While Kretovics said he is optimistic about what RCM can do for the university, he wasn’t sure it was being used to its full potential. He said administrators have not included enough professor input into budgeting, which should be done by FASBAC, the Faculty Senate’s budget committee.

FASBAC is “too cumbersome, and really nothing gets done. The committee doesn’t really do anything anymore. It’s more of the administration comes in and says ‘here’s what we’ve done’ and the committee goes, ‘OK, sounds good,’” Kretovics said.

Dan Mahony, dean of the College of Education, Health and Human Services, said state budget cuts have forced Kent State to be more frugal in terms of hiring, and that’s why professors are saying colleges and departments don’t have the hiring freedom they expected to have.

“Some people anticipated that under RCM there wouldn’t be that kind of central oversight, but I think given the potential for huge cuts from the state, the president still felt that we needed to have that kind of decision made at a central level,” Mahony said.

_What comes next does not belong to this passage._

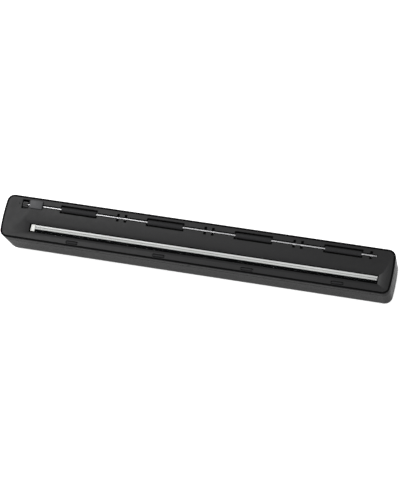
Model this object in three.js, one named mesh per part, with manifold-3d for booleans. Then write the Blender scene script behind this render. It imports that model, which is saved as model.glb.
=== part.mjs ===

Stanley Wearden, dean of the College of Communication and Information, said because RCM encourages colleges to be “entrepreneurial,” he looks at what is actually needed in terms of teachers. Now, not only do most colleges no longer perform “one-for-one” replacements when a professor retires, they also don’t always hire exactly the same type of professor.

“The fact that someone retires from teaching in a particular area doesn’t necessarily mean that we should simply replace that person in that same area,” Wearden said. “You may say ‘What we really need here is a non-tenure-track person who will do more purely the teaching because we don’t really need the research capacity in this.’”

Although Kretovics wants a “greater explanation” of how money is being spent under RCM, he said, faculty are better off than they were before.

“I’m a big fan of RCM if it’s implemented properly,” he said. “I think we still have some ways to go.”